Private equity looks to private sales clubs

Members-only sales clubs have been a surprisingly attractive investment target for private equity firms in 2010. Industry insiders have been branding this sector as “the new cleantech”, having seen at least 10 small to medium private equity deals being completed in the area over the past 12 months. Susannah Birkwood gives an overview
The shopping clubs, which secure bargains for consumers by selling out-of-season garments or buying items in bulk, entice new members with discounts of up to 70% on designer clothes. The business model was started by Vente-Privee.com, a French company which runs timed events during which shoppers could buy wares at cut-price rates.
Private sales websites have been popular among consumers, particularly in Spain, France, Italy and Germany. The trend in these countries may be attributed to their lack of the designer discount outlets that are so prevalent in the UK. Nothing more complex than a local partiality for high fashion may also be a factor, given that Datamonitor revealed an €8.1bn designer brand expenditure in Germany for 2009, compared to a meager €3bn spent in the UK over the same period.
In September, Gimv led a €9m funding round for Paris-based e-commerce company Private Outlet. During the same month, Accel Partners paid €37m for a significant minority share in the strikingly similar French site Showroomprive.com, having led a $20m round for Russian company KupiVIP back in April. On the exit front, 360˚ Capital Partners and Balderton Capital took the decision to float Italian retailer Yoox in December 2009, a move which has seen share prices jump from €4.30 per unit to their current price of €7.85.
Only last week, private retail club Privalia received a €70m investment from General Atlantic, Index Ventures and Highland Capital Partners. The Barcelona-based business, which boasts a following of five million members worldwide, will use the cash to fund expansion into Latin America. It recently launched in Mexico and predicts a sales growth rate of 800% per year in Brazil. The firm says much of the funding will be spent on mergers and acquisitions, which has sparked intrigue as to which of its many competitors may be targeted in the coming months.

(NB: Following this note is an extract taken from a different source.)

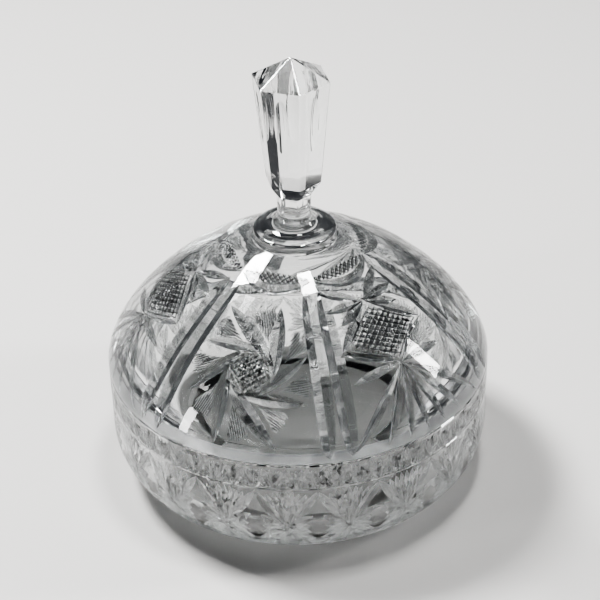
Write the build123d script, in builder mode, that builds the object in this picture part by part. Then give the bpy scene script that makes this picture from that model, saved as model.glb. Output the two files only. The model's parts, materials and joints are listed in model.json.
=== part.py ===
"""Cut-crystal powder jar: a heavy round bowl, a domed lid that lifts off it, and a six-sided finial on the lid.

Units are millimetres and +Z is up. The origin is the centre of the bowl's foot, on the table.
"""
import os
from math import atan2, cos, degrees, radians, sin, tan

from build123d import *

# ---- Driving dimensions -------------------------------------------------------------------------
JAR_RADIUS = 75.0  # outside of the rim, the same on the bowl and the lid
BOWL_HEIGHT = 50.0  # table to the ground seat that the lid rests on
LID_HEIGHT = 53.0  # ground seat to the flat that carries the finial
FINIAL_HEIGHT = 74.0  # flat on the lid to the point of the finial

SEAT_WIDTH = 8.0  # width of the bowl's ground rim
RIM_BEVEL = 0.6  # small polished bevel on each ground edge
LOCATING_DEPTH = 4.5  # how far the lid's locating ring reaches into the bowl
LOCATING_CLEARANCE = 0.8  # radial gap between that ring and the bowl's mouth
LOCATING_WALL = 3.0

# ---- Bowl ---------------------------------------------------------------------------------------
FOOT_RADIUS = 52.0
FOOT_RING_WIDTH = 5.0
FOOT_RECESS = 0.8  # the middle of the base stands this far off the table
SHOULDER_RADIUS = JAR_RADIUS - FOOT_RADIUS  # the round corner between the foot and the wall
FLOOR_THICKNESS = 9.0
CAVITY_CORNER = 14.0
CAVITY_TAPER = 2.5  # how much narrower the cavity is at its corner than at the mouth
MOUTH_RADIUS = JAR_RADIUS - SEAT_WIDTH

# ---- Lid ----------------------------------------------------------------------------------------
LID_BAND = 1.8  # plain upright band above the ground seat
DOME_FULLNESS = 1.44  # exponent of the superellipse: 1 is a cone, 2 an ellipse
DOME_STEPS = 10
CAVITY_FULLNESS = 1.8
LID_CROWN = 6.5  # glass between the finial's flat and the top of the lid's cavity
FINIAL_SEAT_RADIUS = 16.5
LOCATING_RADIUS = MOUTH_RADIUS - LOCATING_CLEARANCE

# Pairs of long V cuts, side by side, part the dome into six panels.
PANELS = 6
PANEL_TURN = 41.4  # degrees from the front of the jar to the middle of the first panel
COLUMN_SPACING = 8.7  # centre to centre of a pair, where they are furthest from the axis
COLUMN_TOP_RADIUS = 29.0  # where each cut runs out, beside the finial
COLUMN_SAG = 3.0  # bow of the cut's floor between its two ends
COLUMN_TIP = 0.4  # how far the cut's floor stands clear of the glass at its two ends
COLUMN_HALF_ANGLE = 62.0  # half the angle of the V
COLUMN_CUTTER_DEPTH = 5.0

# ---- Finial -------------------------------------------------------------------------------------
SIDES = 6
COLLAR_RADIUS = 16.0
COLLAR_HEIGHT = 4.2
COLLAR_ROUND = 1.2
NECK_RADIUS = 6.8
NECK_HEIGHT = 14.0  # from the lid's flat to the narrowest part of the neck
STEM_LENGTH = 4.0
BODY_BASE = 24.2  # from the lid's flat to the lower edge of the six faces
BODY_TOP = 65.6  # from the lid's flat to the shoulder under the point
BODY_BASE_RADIUS = 10.9  # to the corners
BODY_TOP_RADIUS = 15.0  # to the corners
FINIAL_TURN = PANEL_TURN - 180 / PANELS  # the finial's corners stand over the pairs of V cuts
OLIVE_WHEEL_RADIUS = 62.0  # round-edged wheel that hollows one oval in each face
OLIVE_EDGE_RADIUS = 3.4
OLIVE_DEPTH = 1.0
OLIVE_CENTRE = 51.3  # from the lid's flat

SEAT_Z = BOWL_HEIGHT
CROWN_Z = SEAT_Z + LID_HEIGHT


def superellipse(radius, height, fullness, inner_radius, steps):
    """Points (r, z) of (r / radius)^n + (z / height)^n = 1, from the rim up to inner_radius."""
    last = (1 - (inner_radius / radius) ** fullness) ** (1 / fullness)
    points = []
    for step in range(steps + 1):
        share = last * sin(radians(90 * step / steps))
        points.append((radius * (1 - share**fullness) ** (1 / fullness), height * share))
    return points


# ---- Bowl: one pressed and cut piece ------------------------------------------------------------
with BuildPart() as bowl:
    with BuildSketch(Plane.XZ):
        with BuildLine():
            outside = Polyline(
                (0, FOOT_RECESS),
                (FOOT_RADIUS - FOOT_RING_WIDTH - FOOT_RECESS, FOOT_RECESS),
                (FOOT_RADIUS - FOOT_RING_WIDTH, 0),
                (FOOT_RADIUS, 0),
            )
            shoulder = CenterArc((FOOT_RADIUS, SHOULDER_RADIUS), SHOULDER_RADIUS, -90, 90)
            wall = Polyline(
                shoulder @ 1,
                (JAR_RADIUS, SEAT_Z - RIM_BEVEL),
                (JAR_RADIUS - RIM_BEVEL, SEAT_Z),
                (MOUTH_RADIUS + RIM_BEVEL, SEAT_Z),
                (MOUTH_RADIUS, SEAT_Z - RIM_BEVEL),
                (MOUTH_RADIUS - CAVITY_TAPER, FLOOR_THICKNESS + CAVITY_CORNER),
            )
            corner = CenterArc(
                (MOUTH_RADIUS - CAVITY_TAPER - CAVITY_CORNER, FLOOR_THICKNESS + CAVITY_CORNER),
                CAVITY_CORNER,
                0,
                -90,
            )
            Polyline(corner @ 1, (0, FLOOR_THICKNESS), (0, FOOT_RECESS))
        make_face()
    revolve(axis=Axis.Z)

# ---- Lid: a dome with a locating ring underneath ------------------------------------------------
dome_height = (LID_HEIGHT - LID_BAND) / (
    1 - (FINIAL_SEAT_RADIUS / JAR_RADIUS) ** DOME_FULLNESS
) ** (1 / DOME_FULLNESS)
cavity_radius = LOCATING_RADIUS - LOCATING_WALL
cavity_height = LID_HEIGHT - LID_CROWN

outer_outline = [
    (r, SEAT_Z + LID_BAND + z)
    for r, z in superellipse(
        JAR_RADIUS, dome_height, DOME_FULLNESS, FINIAL_SEAT_RADIUS, DOME_STEPS
    )
]
inner_outline = [
    (r, SEAT_Z + z)
    for r, z in superellipse(cavity_radius, cavity_height, CAVITY_FULLNESS, 0, DOME_STEPS)
]

with BuildPart() as lid_dome:
    with BuildSketch(Plane.XZ):
        with BuildLine():
            cavity = Spline(inner_outline, tangents=[(0, 1), (-1, 0)])
            Polyline(
                cavity @ 0,
                (cavity_radius, SEAT_Z - LOCATING_DEPTH),
                (LOCATING_RADIUS - RIM_BEVEL, SEAT_Z - LOCATING_DEPTH),
                (LOCATING_RADIUS, SEAT_Z - LOCATING_DEPTH + RIM_BEVEL),
                (LOCATING_RADIUS, SEAT_Z),
                (JAR_RADIUS - RIM_BEVEL, SEAT_Z),
                (JAR_RADIUS, SEAT_Z + RIM_BEVEL),
                (JAR_RADIUS, SEAT_Z + LID_BAND),
            )
            dome_line = Spline(outer_outline, tangents=[(0, 1), (-1, 0.5)])
            Polyline(dome_line @ 1, (0, CROWN_Z), cavity @ 1)
        make_face()
    revolve(axis=Axis.Z)

    # One cut is a V swept along an arc in the plane of the axis; it is set out for one side of a
    # pair, then repeated around the dome.
    top_height = LID_BAND + dome_height * (
        1 - (COLUMN_TOP_RADIUS / JAR_RADIUS) ** DOME_FULLNESS
    ) ** (1 / DOME_FULLNESS)
    column_top = Vector(COLUMN_TOP_RADIUS, 0, SEAT_Z + top_height + COLUMN_TIP)
    column_foot = Vector(JAR_RADIUS + COLUMN_TIP, 0, SEAT_Z + LID_BAND)
    fall = (column_foot - column_top).normalized()
    outwards = Vector(-fall.Z, 0, fall.X)
    half_width = COLUMN_CUTTER_DEPTH * tan(radians(COLUMN_HALF_ANGLE))
    with BuildPart(mode=Mode.PRIVATE) as column:
        with BuildLine() as floor_line:
            middle = (column_top + column_foot) * 0.5 + outwards * COLUMN_SAG
            ThreePointArc(column_top, middle, column_foot)
        start = Plane(origin=column_top, x_dir=(0, 1, 0), z_dir=floor_line.line % 0)
        with BuildSketch(start):
            opening = COLUMN_CUTTER_DEPTH * start.y_dir.dot(outwards)
            with BuildLine():
                Polyline((0, 0), (half_width, opening), (-half_width, opening), close=True)
            make_face()
        sweep()
    pair_turn = degrees(COLUMN_SPACING / 2 / JAR_RADIUS)
    first_pair = PANEL_TURN + 180 / PANELS - 90
    for side in (-pair_turn, pair_turn):
        with PolarLocations(0, PANELS, start_angle=first_pair + side):
            add(column.part, mode=Mode.SUBTRACT)

# ---- Finial: a solid six-sided prism on a round collar ------------------------------------------
with BuildPart() as finial:
    with BuildSketch(Plane.XZ):
        with BuildLine():
            collar = Polyline(
                (0, CROWN_Z),
                (COLLAR_RADIUS, CROWN_Z),
                (COLLAR_RADIUS, CROWN_Z + COLLAR_HEIGHT - COLLAR_ROUND),
            )
            collar_edge = CenterArc(
                (COLLAR_RADIUS - COLLAR_ROUND, CROWN_Z + COLLAR_HEIGHT - COLLAR_ROUND),
                COLLAR_ROUND,
                0,
                90,
            )
            flare = Spline(
                [collar_edge @ 1, (NECK_RADIUS, CROWN_Z + NECK_HEIGHT)],
                tangents=[(-1, 0.08), (0, 1)],
            )
            Polyline(flare @ 1, (0, CROWN_Z + NECK_HEIGHT), (0, CROWN_Z))
        make_face()
    revolve(axis=Axis.Z)

    # The stem and the body are lofts between hexagons; the point is cut by six planes.
    corner_turn = FINIAL_TURN - 90
    with BuildSketch(Plane.XY.offset(CROWN_Z + NECK_HEIGHT)):
        RegularPolygon(NECK_RADIUS, SIDES, rotation=corner_turn)
    with BuildSketch(Plane.XY.offset(CROWN_Z + NECK_HEIGHT + STEM_LENGTH)):
        RegularPolygon(NECK_RADIUS, SIDES, rotation=corner_turn)
    loft(ruled=True)
    with BuildSketch(Plane.XY.offset(CROWN_Z + NECK_HEIGHT + STEM_LENGTH)):
        RegularPolygon(NECK_RADIUS, SIDES, rotation=corner_turn)
    with BuildSketch(Plane.XY.offset(CROWN_Z + BODY_BASE)):
        RegularPolygon(BODY_BASE_RADIUS, SIDES, rotation=corner_turn)
    loft(ruled=True)
    body_growth = (BODY_TOP_RADIUS - BODY_BASE_RADIUS) / (BODY_TOP - BODY_BASE)
    blank_radius = BODY_TOP_RADIUS + body_growth * (FINIAL_HEIGHT - BODY_TOP)
    with BuildSketch(Plane.XY.offset(CROWN_Z + BODY_BASE)):
        RegularPolygon(BODY_BASE_RADIUS, SIDES, rotation=corner_turn)
    with BuildSketch(Plane.XY.offset(CROWN_Z + FINIAL_HEIGHT)):
        RegularPolygon(blank_radius, SIDES, rotation=corner_turn)
    loft(ruled=True)

    apothem = BODY_TOP_RADIUS * cos(radians(180 / SIDES))
    point_rise = FINIAL_HEIGHT - BODY_TOP
    for side in range(SIDES):
        face_turn = radians(corner_turn + (side + 0.5) * 360 / SIDES)
        outwards = Vector(cos(face_turn) * point_rise, sin(face_turn) * point_rise, apothem)
        split(bisect_by=Plane(origin=(0, 0, CROWN_Z + FINIAL_HEIGHT), z_dir=outwards), keep=Keep.BOTTOM)

    # A round-edged wheel hollows an upright oval in each of the six faces.
    face_lean = degrees(atan2(body_growth * cos(radians(180 / SIDES)), 1))
    olive_apothem = (
        BODY_BASE_RADIUS + body_growth * (OLIVE_CENTRE - BODY_BASE)
    ) * cos(radians(180 / SIDES))
    for side in range(SIDES):
        face_turn = corner_turn + (side + 0.5) * 360 / SIDES
        out = Vector(1, 0, 0).rotate(Axis.Y, face_lean).rotate(Axis.Z, face_turn)
        touch = Vector(olive_apothem, 0, CROWN_Z + OLIVE_CENTRE).rotate(Axis.Z, face_turn)
        axle = Vector(0, 1, 0).rotate(Axis.Z, face_turn)
        hub = touch + out * (OLIVE_WHEEL_RADIUS - OLIVE_DEPTH)
        with Locations(Plane(origin=hub, z_dir=axle)):
            Torus(OLIVE_WHEEL_RADIUS - OLIVE_EDGE_RADIUS, OLIVE_EDGE_RADIUS, mode=Mode.SUBTRACT)

# ---- Export -------------------------------------------------------------------------------------
bowl.part.label = "bowl"
lid_dome.part.label = "lid_dome"
finial.part.label = "finial"

os.makedirs("parts", exist_ok=True)
export_step(bowl.part, "parts/bowl.step")
export_step(lid_dome.part, "parts/lid_dome.step")
export_step(finial.part, "parts/finial.step")
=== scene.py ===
"""Looks of a covered powder jar in cut lead crystal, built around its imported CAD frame. Metres, +Z up."""
import json

import bpy
import numpy as np
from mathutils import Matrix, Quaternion, Vector

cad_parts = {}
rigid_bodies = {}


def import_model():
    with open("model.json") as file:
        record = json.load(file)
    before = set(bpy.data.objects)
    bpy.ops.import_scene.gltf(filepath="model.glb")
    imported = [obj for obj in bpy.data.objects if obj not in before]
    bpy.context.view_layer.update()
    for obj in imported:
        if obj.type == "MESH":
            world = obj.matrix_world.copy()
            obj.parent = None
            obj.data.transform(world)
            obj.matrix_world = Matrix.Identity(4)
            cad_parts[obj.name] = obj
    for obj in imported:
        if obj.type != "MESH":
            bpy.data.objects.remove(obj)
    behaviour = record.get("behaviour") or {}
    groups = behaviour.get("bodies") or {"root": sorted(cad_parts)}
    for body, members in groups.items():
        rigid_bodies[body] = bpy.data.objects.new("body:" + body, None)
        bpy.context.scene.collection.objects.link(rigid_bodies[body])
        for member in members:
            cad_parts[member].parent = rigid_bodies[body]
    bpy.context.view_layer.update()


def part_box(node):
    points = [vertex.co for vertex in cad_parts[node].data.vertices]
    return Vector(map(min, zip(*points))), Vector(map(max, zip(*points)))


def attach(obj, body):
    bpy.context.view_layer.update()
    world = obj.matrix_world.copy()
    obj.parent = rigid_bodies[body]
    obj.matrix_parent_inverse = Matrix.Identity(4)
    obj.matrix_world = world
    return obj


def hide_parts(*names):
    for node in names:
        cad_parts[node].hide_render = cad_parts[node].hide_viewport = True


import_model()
scene = bpy.context.scene

# ---- Camera --------------------------------------------------------------------------------------
# A long lens looks down on the jar from just above the height of a seated eye, tilted a little.
seat_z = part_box("bowl")[1][2]
VIEW_ELEVATION = np.radians(33.4)
VIEW_DISTANCE = 0.691
VIEW_ROLL = np.radians(-1.5)
LENS = 106.2
aim = Vector((0.0013, 0, seat_z + 0.0228))
towards_eye = Vector((0, -np.cos(VIEW_ELEVATION), np.sin(VIEW_ELEVATION)))
camera = bpy.data.objects.new("camera", bpy.data.cameras.new("camera"))
camera.data.lens = LENS
camera.location = aim + towards_eye * VIEW_DISTANCE
camera.rotation_mode = "QUATERNION"
camera.rotation_quaternion = towards_eye.to_track_quat("Z", "Y") @ Quaternion((0, 0, 1), VIEW_ROLL)
scene.collection.objects.link(camera)
scene.camera = camera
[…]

One contender, which has since been exited, was BuyVIP.com, which was sold by a consortium of investors to Amazon.com. Managing partner Tom Anthofer led the exit on behalf of Cipio Partners, which was the company's largest shareholder. He believes that the amount of competition in the market is likely to drive many similar companies out of business.
"Clearly, the stakes have gone up and anybody who doesn't have ambition to play a big-sized game might want to bow out. There is now so much money sloshing around in this segment and with a gorilla like Amazon muscling its way onto the stage, I would expect accelerated consolidation and that eventually some new owners will be disappointed," he said.
General Atlantic is another private equity group to show interest in the segment, having preceded its boost for Privalia with a $75m cash injection into US-based private sales site Gilt. Anthofer thinks that multiple investments make little sense unless there is some way of differentiating the businesses from one another. "GA is swinging for fences," he commented, adding weight to the theory that Privalia's M&A strategy could be the healthiest option for a number of businesses.
Given the sums of money piling into the segment, consolidation does appear to be the most plausible outcome for many companies already targeting the same markets with very similar products. It remains to be seen whether this realisation on the part of investors will lead to an increase in secondary buy-outs in the sector over the coming year.